Copy out all the data, word for word.

● **Recorded data**
####
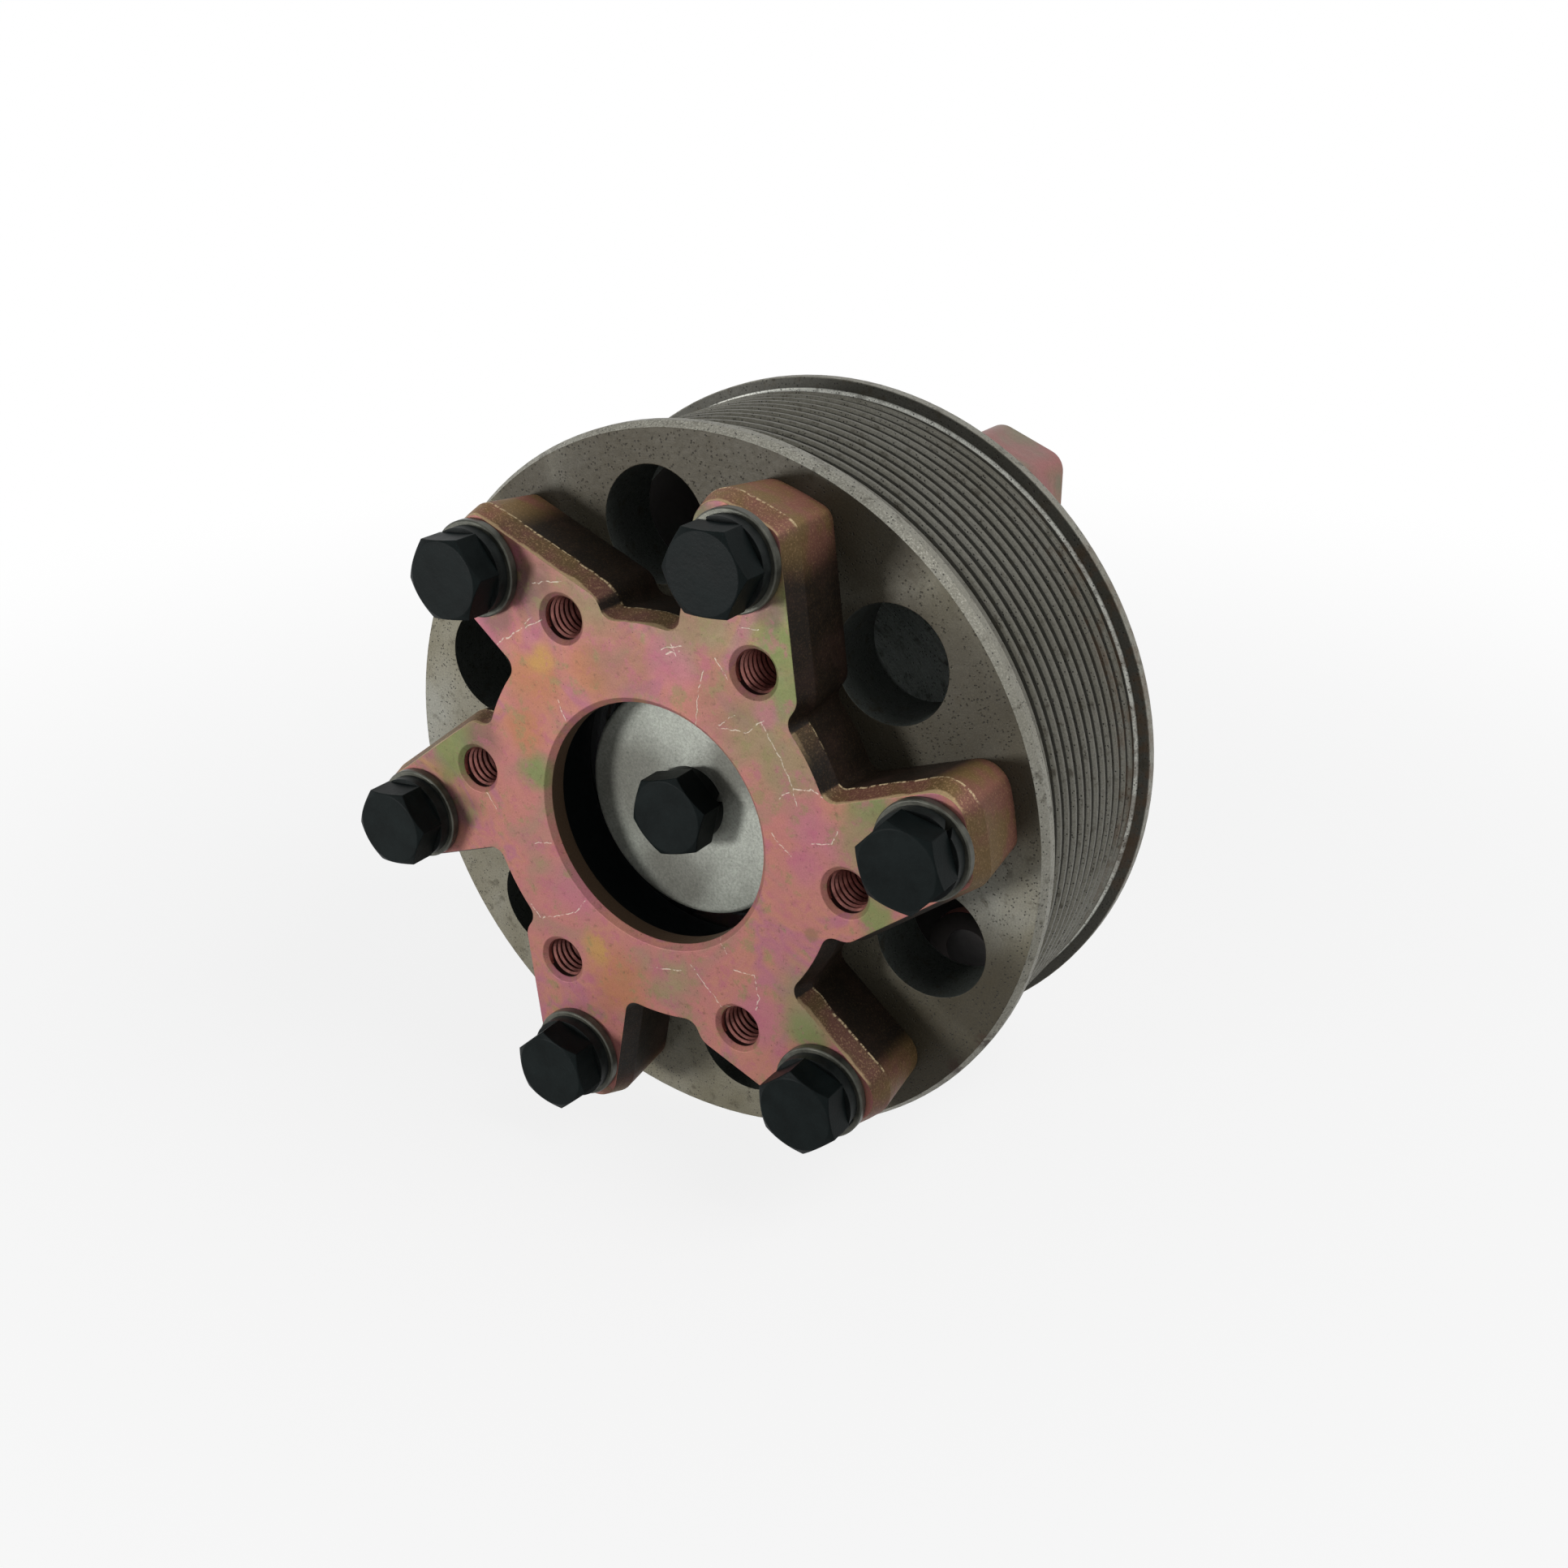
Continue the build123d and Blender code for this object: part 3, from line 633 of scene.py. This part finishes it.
def thread_ridge(name, x, z, material):
    """A right-handed helical ridge on the wall of the hole at (x, z)."""
    turns_from, turns_to = RIDGE_TURNS
    count = int((turns_to - turns_from) * RIDGE_SEGMENTS)
    half = THREAD_PITCH * 0.40
    flat = THREAD_PITCH * 0.09
    foot = THREAD_R + 0.03
    vertices, faces = [], []
    for i in range(count + 1):
        turn = turns_from + i / RIDGE_SEGMENTS
        angle = 2 * math.pi * (turn + RIDGE_START)
        height = ADAPTER_FRONT - turn * THREAD_PITCH
        # the ridge grows over half a turn at the chamfer and fades over half a turn at the far end
        rise = min(1.0, i / (RIDGE_SEGMENTS * 0.5), (count - i) / (RIDGE_SEGMENTS * 0.5))
        crest = THREAD_R - (THREAD_R - THREAD_CREST_R) * rise
        for radius, offset in ((foot, half), (crest, flat), (crest, -flat), (foot, -half)):
            point = (x + radius * math.cos(angle), -(height + offset), z - radius * math.sin(angle))
            vertices.append([value / MM_PER_M for value in point])
        if i:
            base = 4 * i
            for k in range(3):
                faces.append((base - 4 + k, base - 3 + k, base + 1 + k, base + k))
    faces.append((0, 1, 2, 3))
    faces.append((4 * count + 3, 4 * count + 2, 4 * count + 1, 4 * count))
    mesh = bpy.data.meshes.new(name)
    mesh.from_pydata(vertices, [], faces)
    mesh.update()
    for polygon in mesh.polygons:
        polygon.use_smooth = False
    mesh.materials.append(material)
    piece = bpy.data.objects.new(name, mesh)
    bpy.context.scene.collection.objects.link(piece)
    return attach(piece, "pulley")


cut = thread_metal()
for k, (x, z) in enumerate(TAPPED, 1):
    thread_ridge(f"thread_ridge_{k}", x, z, cut)


# Floor, light and camera, in metres

FLOOR_HALF = 12.0
FADE_FROM, FADE_TO = 0.12, 0.55
NEAR_WHITE = 0.84


def seen_white(tree):
    """1 for camera, glossy and transmission rays."""
    path = tree.nodes.new("ShaderNodeLightPath")
    return highest_of([Wire(tree, path.outputs[name])
                       for name in ("Is Camera Ray", "Is Glossy Ray", "Is Transmission Ray")])


def floor():
    """A pale floor that is seen as white, shows the shadow near the object and fades out beyond it."""
    bottom = CAD_BOX[0][2]
    mesh = bpy.data.meshes.new("floor")
    corners = [(-FLOOR_HALF, -FLOOR_HALF), (FLOOR_HALF, -FLOOR_HALF), (FLOOR_HALF, FLOOR_HALF),
               (-FLOOR_HALF, FLOOR_HALF)]
    mesh.from_pydata([(x, y, bottom) for x, y in corners], [], [(0, 1, 2, 3)])
    mat = bpy.data.materials.new("pale_floor")
    mat.use_nodes = True
    tree = mat.node_tree
    matte = tree.nodes["Principled BSDF"]
    matte.inputs["Base Color"].default_value = (0.82, 0.82, 0.82, 1.0)
    matte.inputs["Roughness"].default_value = 0.9
    matte.inputs["Specular IOR Level"].default_value = 0.1
    coord = tree.nodes.new("ShaderNodeTexCoord")
    away = tree.nodes.new("ShaderNodeVectorMath")
    away.operation = "LENGTH"
    tree.links.new(coord.outputs["Object"], away.inputs[0])
    fade = tree.nodes.new("ShaderNodeMapRange")
    fade.interpolation_type = "SMOOTHSTEP"
    for slot, value in zip(fade.inputs, (away.outputs["Value"], FADE_FROM, FADE_TO, NEAR_WHITE, 1.0)):
        plug(tree, slot, value)
    glow = tree.nodes.new("ShaderNodeEmission")
    glow.inputs["Strength"].default_value = 1.0
    blend = tree.nodes.new("ShaderNodeMixShader")
    plug(tree, blend.inputs[0], seen_white(tree) * fade.outputs[0])
    tree.links.new(matte.outputs[0], blend.inputs[1])
    tree.links.new(glow.outputs[0], blend.inputs[2])
    tree.links.new(blend.outputs[0], tree.nodes["Material Output"].inputs["Surface"])
    mesh.materials.append(mat)
    piece = bpy.data.objects.new("floor", mesh)
    bpy.context.scene.collection.objects.link(piece)


def world():
    """A dim, slightly blue room light that is seen as white."""
    made = bpy.data.worlds.new("studio")
    bpy.context.scene.world = made
    made.use_nodes = True
    tree = made.node_tree
    ambient = tree.nodes["Background"]
    ambient.inputs["Color"].default_value = (0.96, 0.98, 1.0, 1.0)
    ambient.inputs["Strength"].default_value = 0.22
    white = tree.nodes.new("ShaderNodeBackground")
    white.inputs["Strength"].default_value = 1.0
    white.inputs["Color"].default_value = (1.0, 1.0, 1.0, 1.0)
    blend = tree.nodes.new("ShaderNodeMixShader")
    plug(tree, blend.inputs[0], seen_white(tree))
    tree.links.new(ambient.outputs[0], blend.inputs[1])
    tree.links.new(white.outputs[0], blend.inputs[2])
    tree.links.new(blend.outputs[0], tree.nodes["World Output"].inputs["Surface"])


def lamp(name, place, target, size, power):
    data = bpy.data.lights.new(name, "AREA")
    data.shape, data.size, data.energy = "DISK", size, power
    piece = bpy.data.objects.new(name, data)
    bpy.context.scene.collection.objects.link(piece)
    piece.location = place
    piece.rotation_euler = (Vector(target) - Vector(place)).to_track_quat("-Z", "Y").to_euler()


def camera():
    """The camera fitted to the photo."""
    right = Vector((0.8496, 0.5274, 0.0))
    up = Vector((-0.2137, 0.3442, 0.9143))
    back = Vector((0.4822, -0.7768, 0.4051))
    place = (0.1924, -0.3504, 0.1521)
    data = bpy.data.cameras.new("camera")
    data.sensor_width, data.lens = 36.0, 40.84
    data.clip_start = 0.01
    piece = bpy.data.objects.new("camera", data)
    bpy.context.scene.collection.objects.link(piece)
    piece.matrix_world = Matrix.Translation(place) @ Matrix((right, up, back)).transposed().to_4x4()
    bpy.context.scene.camera = piece


floor()
world()
lamp("key", place=(-0.34, -0.72, 0.0), target=(0.0, -0.08, 0.0), size=0.14, power=3.5)
lamp("side", place=(0.42, -0.02, 0.48), target=(0.0, -0.04, 0.0), size=0.4, power=1.6)
camera()
bpy.context.scene.view_settings.view_transform = "Standard"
####
● **Full solution**
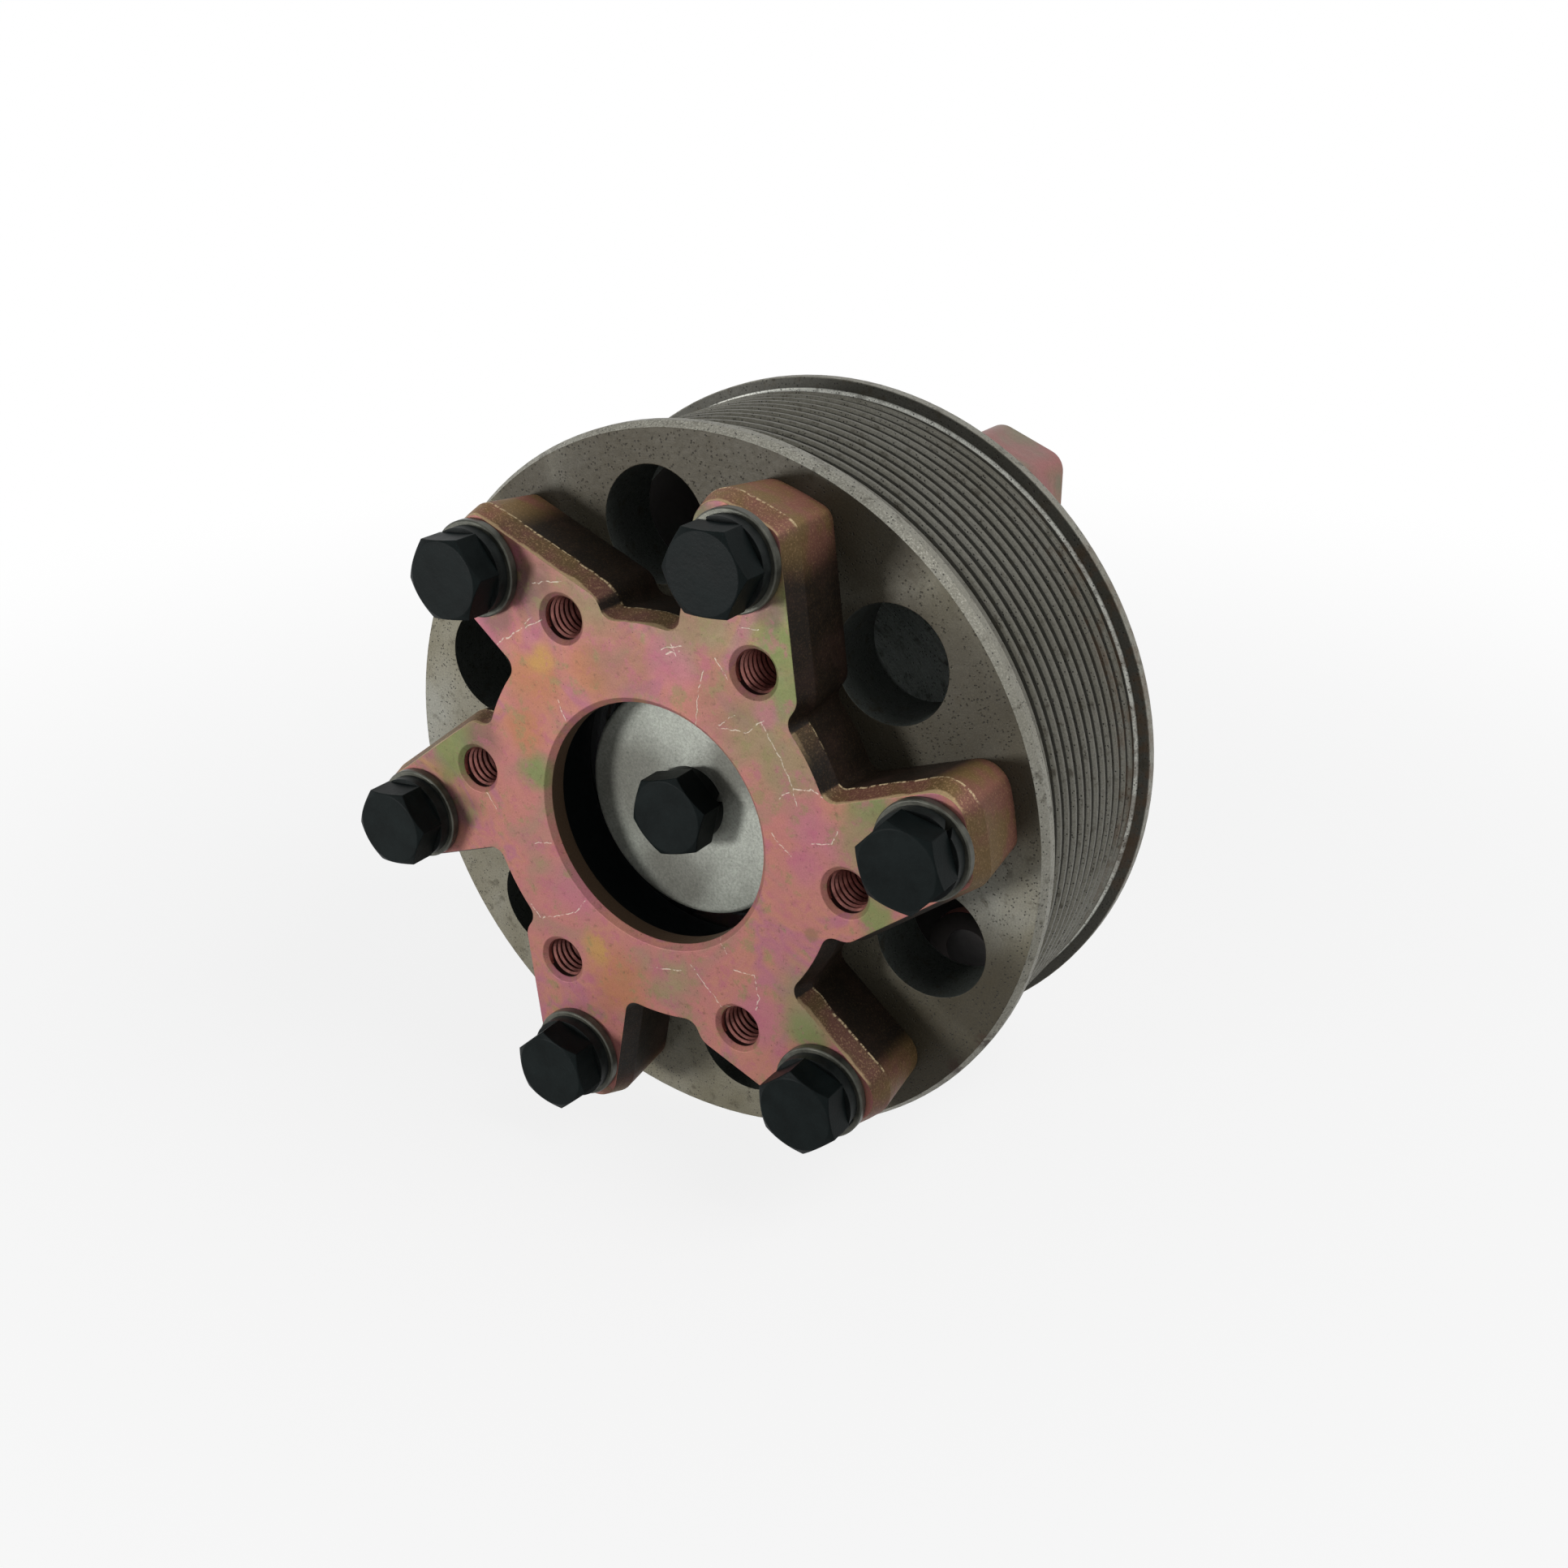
Continue the build123d and Blender code for this object: part 3, from line 633 of scene.py. This part finishes it.
def thread_ridge(name, x, z, material):
    """A right-handed helical ridge on the wall of the hole at (x, z)."""
    turns_from, turns_to = RIDGE_TURNS
    count = int((turns_to - turns_from) * RIDGE_SEGMENTS)
    half = THREAD_PITCH * 0.40
    flat = THREAD_PITCH * 0.09
    foot = THREAD_R + 0.03
    vertices, faces = [], []
    for i in range(count + 1):
        turn = turns_from + i / RIDGE_SEGMENTS
        angle = 2 * math.pi * (turn + RIDGE_START)
        height = ADAPTER_FRONT - turn * THREAD_PITCH
        # the ridge grows over half a turn at the chamfer and fades over half a turn at the far end
        rise = min(1.0, i / (RIDGE_SEGMENTS * 0.5), (count - i) / (RIDGE_SEGMENTS * 0.5))
        crest = THREAD_R - (THREAD_R - THREAD_CREST_R) * rise
        for radius, offset in ((foot, half), (crest, flat), (crest, -flat), (foot, -half)):
            point = (x + radius * math.cos(angle), -(height + offset), z - radius * math.sin(angle))
            vertices.append([value / MM_PER_M for value in point])
        if i:
            base = 4 * i
            for k in range(3):
                faces.append((base - 4 + k, base - 3 + k, base + 1 + k, base + k))
    faces.append((0, 1, 2, 3))
    faces.append((4 * count + 3, 4 * count + 2, 4 * count + 1, 4 * count))
    mesh = bpy.data.meshes.new(name)
    mesh.from_pydata(vertices, [], faces)
    mesh.update()
    for polygon in mesh.polygons:
        polygon.use_smooth = False
    mesh.materials.append(material)
    piece = bpy.data.objects.new(name, mesh)
    bpy.context.scene.collection.objects.link(piece)
    return attach(piece, "pulley")


cut = thread_metal()
for k, (x, z) in enumerate(TAPPED, 1):
    thread_ridge(f"thread_ridge_{k}", x, z, cut)


# Floor, light and camera, in metres

FLOOR_HALF = 12.0
FADE_FROM, FADE_TO = 0.12, 0.55
NEAR_WHITE = 0.84


def seen_white(tree):
    """1 for camera, glossy and transmission rays."""
    path = tree.nodes.new("ShaderNodeLightPath")
    return highest_of([Wire(tree, path.outputs[name])
                       for name in ("Is Camera Ray", "Is Glossy Ray", "Is Transmission Ray")])


def floor():
    """A pale floor that is seen as white, shows the shadow near the object and fades out beyond it."""
    bottom = CAD_BOX[0][2]
    mesh = bpy.data.meshes.new("floor")
    corners = [(-FLOOR_HALF, -FLOOR_HALF), (FLOOR_HALF, -FLOOR_HALF), (FLOOR_HALF, FLOOR_HALF),
               (-FLOOR_HALF, FLOOR_HALF)]
    mesh.from_pydata([(x, y, bottom) for x, y in corners], [], [(0, 1, 2, 3)])
    mat = bpy.data.materials.new("pale_floor")
    mat.use_nodes = True
    tree = mat.node_tree
    matte = tree.nodes["Principled BSDF"]
    matte.inputs["Base Color"].default_value = (0.82, 0.82, 0.82, 1.0)
    matte.inputs["Roughness"].default_value = 0.9
    matte.inputs["Specular IOR Level"].default_value = 0.1
    coord = tree.nodes.new("ShaderNodeTexCoord")
    away = tree.nodes.new("ShaderNodeVectorMath")
    away.operation = "LENGTH"
    tree.links.new(coord.outputs["Object"], away.inputs[0])
    fade = tree.nodes.new("ShaderNodeMapRange")
    fade.interpolation_type = "SMOOTHSTEP"
    for slot, value in zip(fade.inputs, (away.outputs["Value"], FADE_FROM, FADE_TO, NEAR_WHITE, 1.0)):
        plug(tree, slot, value)
    glow = tree.nodes.new("ShaderNodeEmission")
    glow.inputs["Strength"].default_value = 1.0
    blend = tree.nodes.new("ShaderNodeMixShader")
    plug(tree, blend.inputs[0], seen_white(tree) * fade.outputs[0])
    tree.links.new(matte.outputs[0], blend.inputs[1])
    tree.links.new(glow.outputs[0], blend.inputs[2])
    tree.links.new(blend.outputs[0], tree.nodes["Material Output"].inputs["Surface"])
    mesh.materials.append(mat)
    piece = bpy.data.objects.new("floor", mesh)
    bpy.context.scene.collection.objects.link(piece)


def world():
    """A dim, slightly blue room light that is seen as white."""
    made = bpy.data.worlds.new("studio")
    bpy.context.scene.world = made
    made.use_nodes = True
    tree = made.node_tree
    ambient = tree.nodes["Background"]
    ambient.inputs["Color"].default_value = (0.96, 0.98, 1.0, 1.0)
    ambient.inputs["Strength"].default_value = 0.22
    white = tree.nodes.new("ShaderNodeBackground")
    white.inputs["Strength"].default_value = 1.0
    white.inputs["Color"].default_value = (1.0, 1.0, 1.0, 1.0)
    blend = tree.nodes.new("ShaderNodeMixShader")
    plug(tree, blend.inputs[0], seen_white(tree))
    tree.links.new(ambient.outputs[0], blend.inputs[1])
    tree.links.new(white.outputs[0], blend.inputs[2])
    tree.links.new(blend.outputs[0], tree.nodes["World Output"].inputs["Surface"])


def lamp(name, place, target, size, power):
    data = bpy.data.lights.new(name, "AREA")
    data.shape, data.size, data.energy = "DISK", size, power
    piece = bpy.data.objects.new(name, data)
    bpy.context.scene.collection.objects.link(piece)
    piece.location = place
    piece.rotation_euler = (Vector(target) - Vector(place)).to_track_quat("-Z", "Y").to_euler()


def camera():
    """The camera fitted to the photo."""
    right = Vector((0.8496, 0.5274, 0.0))
    up = Vector((-0.2137, 0.3442, 0.9143))
    back = Vector((0.4822, -0.7768, 0.4051))
    place = (0.1924, -0.3504, 0.1521)
    data = bpy.data.cameras.new("camera")
    data.sensor_width, data.lens = 36.0, 40.84
    data.clip_start = 0.01
    piece = bpy.data.objects.new("camera", data)
    bpy.context.scene.collection.objects.link(piece)
    piece.matrix_world = Matrix.Translation(place) @ Matrix((right, up, back)).transposed().to_4x4()
    bpy.context.scene.camera = piece


floor()
world()
lamp("key", place=(-0.34, -0.72, 0.0), target=(0.0, -0.08, 0.0), size=0.14, power=3.5)
lamp("side", place=(0.42, -0.02, 0.48), target=(0.0, -0.04, 0.0), size=0.4, power=1.6)
camera()
bpy.context.scene.view_settings.view_transform = "Standard"